M. Pierre Lellouche. Dans le domaine international, la lutte contre le réchauffement climatique reste un sport de riche. Les PED dont l’économie repose en grand partie sur l’industrie, tels que la Chine ou l’Inde et même d’autres comme la Corée du Sud, ne s’embarrassent pas de type d’accord. La réalité c’est que nous Européens, restons seuls dans la poursuite de cet objectif.
Comme le précisait le rapporteur, il faut prendre en considération des facteurs tels que la tertiarisation des économies européennes, la perte de leur volet industriel et la crise économique dont elle est frappée. Les pays européens qui continuent à développer leur industrie, comme les Polonais ou les Allemands, sont en divergence totale avec ceux davantage engagés dans le tertiaire. On a eu des difficultés à obtenir de la Pologne une diminution minimale de ses émissions.
Tout ceci ne concourt pas à envoyer un bon message à l’opinion publique. La Conférence de Paris aura lieu mais je pense qu’elle aura peu de résultats.
Mme la Présidente Elisabeth Guigou. Il vaut tout de même mieux faire quelque chose plutôt que rien: il est nécessaire d’agir sur cette question.
M. Pierre-Yves Le Borgn’, rapporteur. Il est légitime de souligner la nécessité d’atteindre un objectif de sobriété et d’équilibre, et d’évoquer l’exemple de l’Allemagne, laquelle consomme 20% d’énergie de moins que nous.
Comme il a été dit, le nombre de réfugiés climatiques dans le monde actuellement est déjà considérable. Face à la montée des eaux dont beaucoup de micro-États du Pacifique sont victimes, l’imminence du danger est avérée. Il importe donc d’agir.
Le rapport Stern a mis en évidence le coût de l’inaction en la matière, à savoir ce que cela nous coûterait quand dans 20 ans, nous nous réveillerons au moment où le drame climatique sera déjà noué.
Il convient de regarder la question du changement climatique non pas simplement comme une menace mais bien comme une opportunité. Cette opportunité est celle de la transition énergétique et des choix politiques qu’elle suppose. Dans quelques jours, un débat aura lieu à l’Assemblée nationale sur le projet de loi sur la transition énergétique.

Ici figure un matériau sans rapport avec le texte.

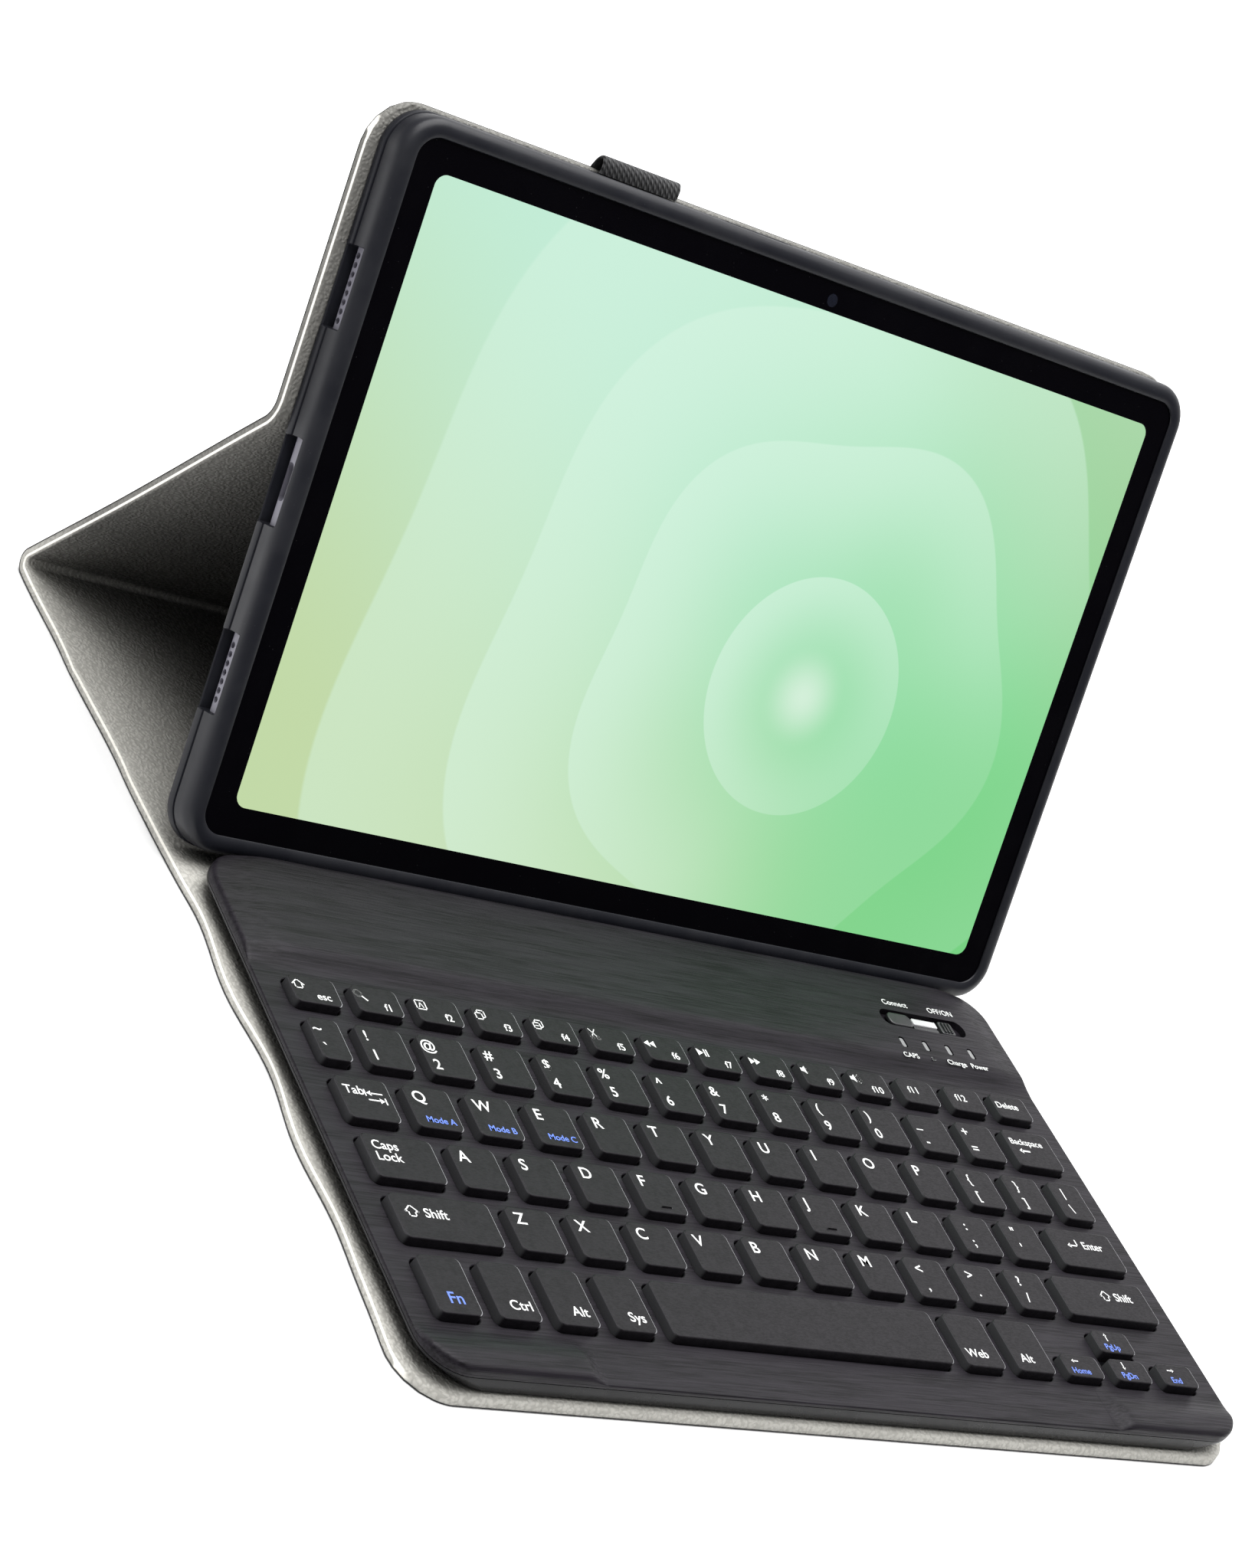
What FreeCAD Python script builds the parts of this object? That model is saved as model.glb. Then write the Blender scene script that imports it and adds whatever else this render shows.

Le gouvernement a le courage de s’attaquer à cette question très complexe.
Pour avoir eu l’occasion de travailler dans ce domaine, je crois qu’il existe un fort potentiel dans le domaine des énergies renouvelables, des réseaux intelligents, de l’efficacité énergétique, et dans la tentative de notre pays d’atteindre une maîtrise de sa consommation d’énergie pour nous rapprocher d’une plus grande sobriété énergétique, comme l’a mentionné M. Noël Mamère.
M. Jacques Myard a fait part de son regret de voir l’Allemagne sortir du nucléaire. L’accélération de la sortie du nucléaire par les Allemands revient, en effet, à troquer un risque pour un autre.

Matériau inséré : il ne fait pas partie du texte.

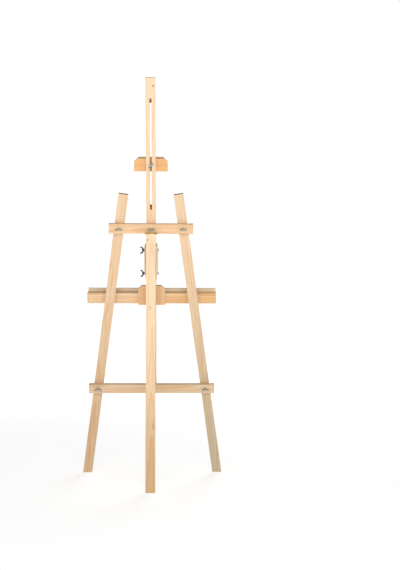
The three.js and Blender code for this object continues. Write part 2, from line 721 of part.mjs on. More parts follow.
// Tray: a bracket and a rail across it, a grooved floor, and a lip in front.
function addTray() {
  const outline = shoulderedOutline(BRACKET.width, bracketFoot, bracketTop, BRACKET_CHAMFER);
  const bracket = board(outline, carrierFront - GAP, bracketFront);
  addPiece(frame, "bracket_plate", cut(bracket, railScrewHoles()), warmPine);
  const side = half(TRAY_LENGTH);
  const rail = box([-side, railFront, railFoot], [side, bracketFront - GAP, railTop]);
  addPiece(frame, "shelf_rail", cut(rail, railScrewHoles()), pine);
  const grooveFront = trayFloorFront + TRAY_GROOVE.behindLip;
  const grooveBack = grooveFront + TRAY_GROOVE.width;
  const grooveFloor = trayFloorTop - TRAY_GROOVE.depth;
  const floorProfile = [
    [trayFloorFront, trayFloorFoot],
    [railFront - GAP, trayFloorFoot],
    [railFront - GAP, trayFloorTop],
    [grooveBack, trayFloorTop],
    [grooveBack, grooveFloor],
    [grooveFront, grooveFloor],
    [grooveFront, trayFloorTop],
    [trayFloorFront, trayFloorTop],
  ];
  const trayHoles = () => trayScrews().map((place) => {
    return screwHole(WOOD_SCREW, TRAY_SCREW_LENGTH, "back", place);
  });
  addPiece(frame, "tray_floor", cut(moulding(floorProfile, TRAY_LENGTH), trayHoles()), pine);
  const lip = box(
    [-side, trayLipFront, trayFloorFoot],
    [side, trayFloorFront - GAP, trayFloorTop + TRAY_LIP.aboveFloor],
  );
  addPiece(frame, "tray_lip", cut(lip, trayHoles()), pine);
  railScrews().forEach((place, index) => {
    addScrew(frame, `rail_screw_${index + 1}`, WOOD_SCREW, RAIL_SCREW_LENGTH, "back", place);
  });
  trayScrews().forEach((place, index) => {
    addScrew(frame, `tray_screw_${index + 1}`, WOOD_SCREW, TRAY_SCREW_LENGTH, "back", place);
  });
}

addFrame();
addRearLeg();
addClamp();
addCarriageSlide();
addTray();

export default easel;
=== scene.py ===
"""Wooden studio easel: planed pine boards, zinc hardware and a brass hinge around a fixed frame."""

import json
import math
from collections import namedtuple
from dataclasses import dataclass

import bmesh
import bpy
from bpy.props import FloatProperty, FloatVectorProperty, IntProperty, PointerProperty
from mathutils import Matrix, Vector

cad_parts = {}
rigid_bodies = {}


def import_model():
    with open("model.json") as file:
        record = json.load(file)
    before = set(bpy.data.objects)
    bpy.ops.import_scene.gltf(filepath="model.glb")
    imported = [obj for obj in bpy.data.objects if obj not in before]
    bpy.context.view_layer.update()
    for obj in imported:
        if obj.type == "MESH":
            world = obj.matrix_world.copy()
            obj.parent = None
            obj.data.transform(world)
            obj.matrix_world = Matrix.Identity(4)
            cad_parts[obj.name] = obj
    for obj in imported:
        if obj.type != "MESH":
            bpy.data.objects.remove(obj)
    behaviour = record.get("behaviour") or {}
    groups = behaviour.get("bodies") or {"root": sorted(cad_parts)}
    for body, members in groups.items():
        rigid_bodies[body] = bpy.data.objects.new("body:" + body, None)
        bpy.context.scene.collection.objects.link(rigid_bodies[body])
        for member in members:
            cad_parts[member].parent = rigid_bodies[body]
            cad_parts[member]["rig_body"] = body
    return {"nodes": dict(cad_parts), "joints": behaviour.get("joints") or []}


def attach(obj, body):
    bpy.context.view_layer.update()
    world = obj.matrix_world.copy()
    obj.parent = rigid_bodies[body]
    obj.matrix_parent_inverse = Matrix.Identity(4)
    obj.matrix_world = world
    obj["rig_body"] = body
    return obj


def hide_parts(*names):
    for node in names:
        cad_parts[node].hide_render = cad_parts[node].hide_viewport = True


bl_info = {
    "name": "Wooden Easel",
    "version": (1, 0, 0),
    "blender": (4, 5, 0),
    "location": "3D View > Sidebar > Easel",
    "description": "Finishes a studio easel's boards, hardware and stage around its fixed frame",
    "category": "Object",
}

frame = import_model()

MM = 0.001
TURN = 2 * math.pi
WELD = 0.01 * MM
FLAT_ANGLE = math.radians(0.5)
SHARP_ANGLE = math.radians(40)
CREASE_ANGLE = math.radians(35)
GRAIN = "grain"
JOINTS = {joint["name"]: joint for joint in frame["joints"]}
LEAN_AXIS = Vector(JOINTS["shelf_height"]["axis"])


# Settings


def colour_setting(name, description, default):
    return FloatVectorProperty(
        name=name, description=description, subtype="COLOR", size=3, min=0, max=1, default=default,
    )


def length_setting(name, description, low, high, default):
    return FloatProperty(
        name=name, description=description, subtype="DISTANCE", unit="LENGTH",
        min=low, max=high, default=default,
    )


class EASEL_PG_wood(bpy.types.PropertyGroup):
    """Colours and texture of the planed boards."""

    pale: colour_setting(
        "Early wood", "Colour of the pale wood between the growth lines", (0.86, 0.66, 0.43),
    )
    warm: colour_setting(
        "Warm wood", "Colour of the warmer patches along a board", (0.80, 0.54, 0.30),
    )
    # The clamp plate's orange is its own warm tone deepened by painted shade.
    shaded_orange: colour_setting(
        "Orange wood", "Colour of the clamp plate and the bracket", (0.84, 0.47, 0.20),
    )
    line: colour_setting("Late wood", "Colour of the growth lines", (0.62, 0.33, 0.13))
    heart: colour_setting("Heart streak", "Colour of the reddish streaks", (0.56, 0.24, 0.09))
    knot: colour_setting("Knot", "Colour of the knots", (0.24, 0.09, 0.03))
    end_grain: colour_setting("End grain", "Tint of the sawn ends", (0.27, 0.20, 0.14))
    # Dirt and painted shade in the brush groove share this colour.
    groove_dirt_and_shade: colour_setting("Grime", "Colour of the dirt in the brush groove", (0.20, 0.13, 0.08))
    ring_width: length_setting(
        "Ring width", "Distance between two growth lines", 0.0005, 0.02, 0.0036,
    )
    ease: length_setting(
        "Eased edge", "Width of the rounding on every sharp board edge", 0, 0.003, 0.0009,
    )
    roughness: FloatProperty(
        name="Roughness", description="Roughness of the planed faces",
        subtype="FACTOR", min=0, max=1, default=0.52,
    )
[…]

Un traité contraignant, bien qu’il puisse contribuer à dissuader les États-Unis à s’engager, me semble nécessaire pour afficher une volonté. En effet, c’est maintenant qu’il faut agir. Cela n’a rien d’hypothétique et ce n’est pas dans 20 ans que la banquise va fondre. Or, des Conférences telles que la COP 21 permettent de mettre en évidence une telle volonté politique. Nous avons bien conscience de la difficulté d’obtenir des résultats en matière de lutte contre le réchauffement climatique, mais sans ce caractère contraignant, on en restera à des voeux pieux et rien ne se passera.

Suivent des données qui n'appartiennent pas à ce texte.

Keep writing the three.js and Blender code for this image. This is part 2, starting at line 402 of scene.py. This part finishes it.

Le paquet énergie climat montre que l’Union européenne consent à beaucoup d’efforts, avec une dimension budgétaire importante. Sans l’Union européenne, il y aurait peu d’action et de mouvements dans la lutte contre le réchauffement de la planète. Il serait judicieux que l’Union européenne se mobilise davantage sur ce sujet dans le cadre des accords d’association et qu’elle parvienne ainsi à arrimer les Etats partenaires à la même logique que la sienne. Cela pourrait permettre un certain alignement dans la perspective de la préparation de la Conférence de Paris.
M. Pierre Lellouche a rappelé que beaucoup de pays ne partagent pas le même sentiment d’urgence, mais ils souffriront eux aussi du changement climatique.
Je fais confiance à la communauté internationale et à la mobilisation des acteurs de la société civile qui se réuniront au Venezuela en novembre afin d’alerter l’opinion publique internationale et les gouvernements sur la nécessité d’agir sans délai.
Suivant les conclusions du rapporteur, la commission adopte sans modification le projet de loi (n° 1880).
TEXTE DE LA COMMISSION DES AFFAIRES ÉTRANGÈRES
Article unique
(Non modifié)
Est autorisée la ratification de l’amendement au protocole de Kyoto du 11 décembre 1997 adopté à Doha le 8 décembre 2012, et dont le texte est annexé à la présente loi.
________________________________
NB : Le texte de l’accord figure en annexe au projet de loi (n° 1880).